Light on the horizon


So the hubs has been doing the budgeting/bill paying for about a month and I can honestly say it’s been some work, but it makes me feel 100% better, because I know he will get things in order, that is his way.  So here’s my notes from the field:

(I’ve been doing this post update every few weeks, in between posts I write my thoughts/struggles each day in note format, this seems the most readable way to do this)
having actual money makes me spend smarter and think about purchases
husband handling the money has taken the burden off of me
feels easier to justify stuff since all my friends now know about the budget
ran out of spending money 8 days before next set
thinking more about each small purchase (my weakness) and semi-small purchases that end up being large purchases
buying more scratch off tickets hoping to get lucky though, since I now have cash
1st 2 weeks down, now on 2nd two weeks.  feeling much better about the whole thing but my husband won’t admit it’s harder than it seems to manage the finances.  I think I am making better choices and less wasteful spending and he even convinced me to lower my amount in my cart at one online store I was buying from, stating $50 was not a small amount of crafts- which he had a point. I am also loving not using my debit card, they really are a pain in terms of just allowing you to spend spend and not really think about how it all adds up, just like a credit card, but with your real actual money
since husband took over, having been thinking much about debt or money, don’t know if that’s good or bad. I trust him and it has been a relief for me to not have to worry all the time, but it is a new challenge for him to figure it all out and do it all, because right now it is still a juggling stage
I went out today and spent $50 on unplanned for clothes and food, so my husband was really mad, he emailed me and then yelled at me and made me feel really bad and then I just cried.  I cried because today I really missed my grandfather in the morning and I just cried because I feel so all alone without my grandparents.
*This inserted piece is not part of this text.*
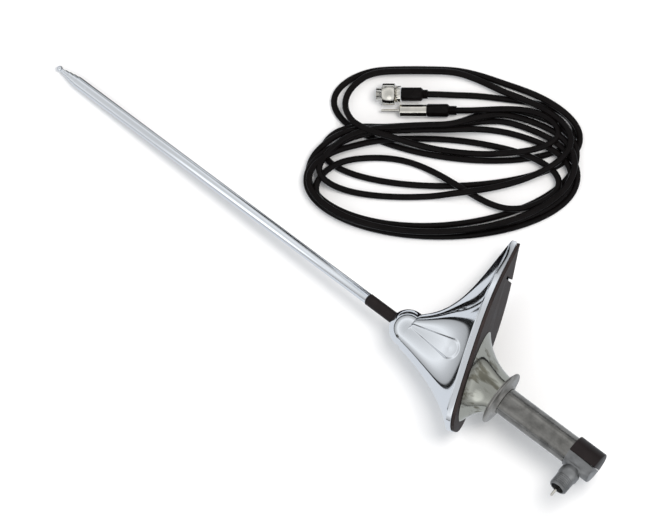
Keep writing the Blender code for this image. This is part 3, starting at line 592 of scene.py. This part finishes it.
def drill_screw_hole(piece):
    """Cut the lock screw's hole into the ball, straight towards its centre."""
    low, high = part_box("lock_screw")
    centre = (low + high) / 2
    way = (centre - PIVOT).normalized()
    mesh = bpy.data.meshes.new("screw_hole")
    work = bmesh.new()
    bmesh.ops.create_cone(work, cap_ends=True, segments=32, radius1=SCREW_HOLE_RADIUS * MM,
                          radius2=SCREW_HOLE_RADIUS * MM, depth=SCREW_HOLE_DEPTH * MM)
    turn = way.to_track_quat("Z", "Y").to_matrix().to_4x4()
    place = Matrix.Translation(centre + way * SCREW_HOLE_OUT * MM)
    bmesh.ops.transform(work, matrix=place @ turn, verts=work.verts)
    work.to_mesh(mesh)
    work.free()
    cutter = new_object("screw_hole", mesh)
    change = piece.modifiers.new("screw_hole", "BOOLEAN")
    change.object = cutter
    change.solver = "EXACT"
    depsgraph = bpy.context.evaluated_depsgraph_get()
    made = bpy.data.meshes.new_from_object(piece.evaluated_get(depsgraph))
    piece.modifiers.clear()
    piece.data = made
    bpy.data.objects.remove(cutter)


class ANTENNA_OT_head(bpy.types.Operator):
    """Ball head as a fine sphere with the mast's bore and the screw's hole, and the mast's sleeve"""

    bl_idname = "antenna.head"
    bl_label = "Ball head"

    def execute(self, context):
        rings = []
        pole = math.pi - BALL_POLE
        mouth = math.asin(MAST_BORE / BALL_RADIUS)
        for k in range(BALL_RINGS + 1):
            angle = pole - (pole - mouth) * k / BALL_RINGS
            height = HEAD_HEIGHT + BALL_RADIUS * math.cos(angle)
            rings.append(circle_ring(BALL_RADIUS * math.sin(angle), height))
        rings.append(circle_ring(MAST_BORE, HEAD_HEIGHT + MAST_BORE_FLOOR))
        piece = new_piece("ball", rings_mesh("ball", rings, False), "swivel_ball")
        drill_screw_hole(piece)
        sleeve = [circle_ring(radius, HEAD_HEIGHT + height) for radius, height in SLEEVE_PROFILE]
        new_piece("sleeve", rings_mesh("sleeve", sleeve, True), "mast_sleeve")
        return {"FINISHED"}


class ANTENNA_OT_dimple(bpy.types.Operator):
    """Small stake mark near the outer mast tube's mouth"""

    bl_idname = "antenna.dimple"
    bl_label = "Stake mark"

    def execute(self, context):
        work = bmesh.new()
        bmesh.ops.create_uvsphere(work, u_segments=24, v_segments=12, radius=STAKE_RADIUS * MM)
        bmesh.ops.scale(work, vec=(1.0, STAKE_FLATNESS, 1.0), verts=work.verts)
        spot = Matrix.Translation(Vector((0.0, -MAST_RADIUS, STAKE_HEIGHT)) * MM)
        bmesh.ops.transform(work, matrix=ANTENNA @ spot, verts=work.verts)
        mesh = bpy.data.meshes.new("stake_mark")
        work.to_mesh(mesh)
        work.free()
        mesh.shade_smooth()
        mesh.materials.append(finish_of("chrome"))
        piece = new_object("stake_mark", mesh)
        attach(piece, "head")
        return {"FINISHED"}


class ANTENNA_OT_plain_pieces(bpy.types.Operator):
    """Every other node but the lead in its own shape, with smooth shading and its finish"""

    bl_idname = "antenna.plain_pieces"
    bl_label = "Plain pieces"

    def execute(self, context):
        made_elsewhere = ("base_cover", "swivel_ball", "mast_sleeve",
                          "lead_coil", "lead_tube_1", "lead_tube_2")
        for node in sorted(frame["nodes"]):
            if node not in made_elsewhere:
                smooth_copy(node)
        return {"FINISHED"}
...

I cried because it’s hard to get out of debt and stop spending like normal.  And then my kids felt bad and they comforted me, both of them said he was mean and my little one came over and wiped a tear from my cheek.  My husband and I never fight and I never really cry, so this was an odd thing for the kids, then we had dinner and we all calmed down.
Oh and today I started a new diet.  Back to tracking all my food and exercising, and I am doing it with my husband, since I am tired of being overweight, feeling bad about myself and being unhealthy.

oh and while the diet was doing well, over the weekend and today it kind of slipped, I mean who can eat well at a BBQ and when it’s your kids b-day?

But I also just really put some thought into some pricey beach toys I was going to buy and decided it’s not worth it, there are plenty of beach toys at Walmart for a few dollars!  Yeah I am learning.